We also celebrated the 3rd of July at the Hibbards. We went out to see some people in Washougal and just made our way to their house that night. They roasted a pig and it was SO good! Oh my gosh. I ate the nose. Haha. Somehow, some people thought I should eat it. I took a bite of it and it was NASTY! I'll never do that again. Haha. If I hadn't known it was the nose, I probably wouldn't have eaten it. But I did. And it was bad. Haha. But, it was just so much fun and there were lots of other Elders there that I didn't really know too well and now, we're all buddies. We also got a new investigator out of it all, so it helped that we were still doing missionary work while enjoying ourselves.

On the 3rd, my compa and I spent some time with the Reschke's. They're a white family in the branch since the parents both speak Spanish. But we went strawberry picking in our skirts and that was really exciting. We also ate at their house on Sunday. It was fun to have American food for the 4th. But they sure did take care of us this weekend and I appreciate it.

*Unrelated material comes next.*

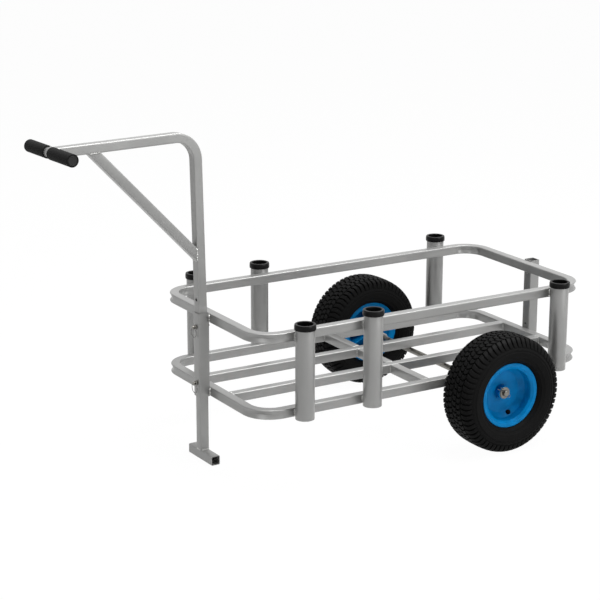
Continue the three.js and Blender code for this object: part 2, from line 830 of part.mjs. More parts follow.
function makeTrolley() {
  const trolley = new THREE.Group();
  trolley.add(makeRail("upper_rail", upperRailBottom), makeRail("lower_rail", lowerRailBottom));
  trolley.add(makeFloor(), makeHolders());
  trolley.add(makeSocket("front_receiver", socketX), makeSocket("rear_receiver", basketLength - socketX));
  trolley.add(makeHandle(), makeStand());
  trolley.add(makePullPin("handle_pin", handlePinHeight), makePullPin("stand_pin", standPinHeight));
  trolley.add(makeAxle());
  for (const side of sides) trolley.add(makeWheel(side));
  return trolley;
}

// The origin is on the ground, in the middle of the trolley's length and width.
const trolley = makeTrolley();
trolley.updateMatrixWorld(true);
const extent = new THREE.Box3().setFromObject(trolley, true);
const middle = extent.getCenter(new THREE.Vector3());
trolley.position.set(-middle.x, -middle.y, -extent.min.z);

export default trolley;
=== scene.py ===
"""Fishing trolley: the finished look of every piece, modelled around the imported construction.

Lengths are in metres. +Z is up, the handle end faces -X and the left side is -Y.
"""

import math

import bmesh
import bpy
from bpy.props import FloatProperty, FloatVectorProperty, IntProperty, PointerProperty
from mathutils import Euler, Matrix, Vector


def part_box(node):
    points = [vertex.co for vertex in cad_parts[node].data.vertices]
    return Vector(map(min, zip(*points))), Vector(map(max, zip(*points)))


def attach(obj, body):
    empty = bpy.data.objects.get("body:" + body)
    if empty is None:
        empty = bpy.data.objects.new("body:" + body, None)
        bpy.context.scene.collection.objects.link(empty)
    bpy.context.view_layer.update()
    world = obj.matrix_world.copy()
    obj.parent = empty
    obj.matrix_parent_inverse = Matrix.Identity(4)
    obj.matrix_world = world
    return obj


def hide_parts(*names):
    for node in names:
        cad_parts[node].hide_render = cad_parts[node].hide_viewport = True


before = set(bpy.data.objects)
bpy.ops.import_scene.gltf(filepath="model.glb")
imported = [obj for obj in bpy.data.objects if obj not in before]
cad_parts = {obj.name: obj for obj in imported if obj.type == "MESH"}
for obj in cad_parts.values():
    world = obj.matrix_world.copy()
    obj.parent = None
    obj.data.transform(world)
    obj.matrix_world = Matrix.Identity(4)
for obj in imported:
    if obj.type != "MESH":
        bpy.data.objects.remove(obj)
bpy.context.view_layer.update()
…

We had an awesome day yesterday! Everything seemed to work out just as we planned and we taught some amazing lessons! I think Heavenly Father blesses his missionaries with good Monday's so then when it comes to the rest of the week, we're still pumped up and ready to go! WOOT WOOT! But, yeah. This p-day is going to be exciting. It's one of our last before the transfer. Transfers are a week from tomorrow and I feel like both my companion and I are staying. Of course, I'll do what the Lord needs, and I still am sort of scared for phone calls, but I feel like there's so much more for me to do here with her. I think we'll be okay. But of course, I'll let you know next week what happens! Haha.

I love you! And I'm sorry that this is short. But, life is crazy as a missionary. Thank you for all you do for me and I love you all!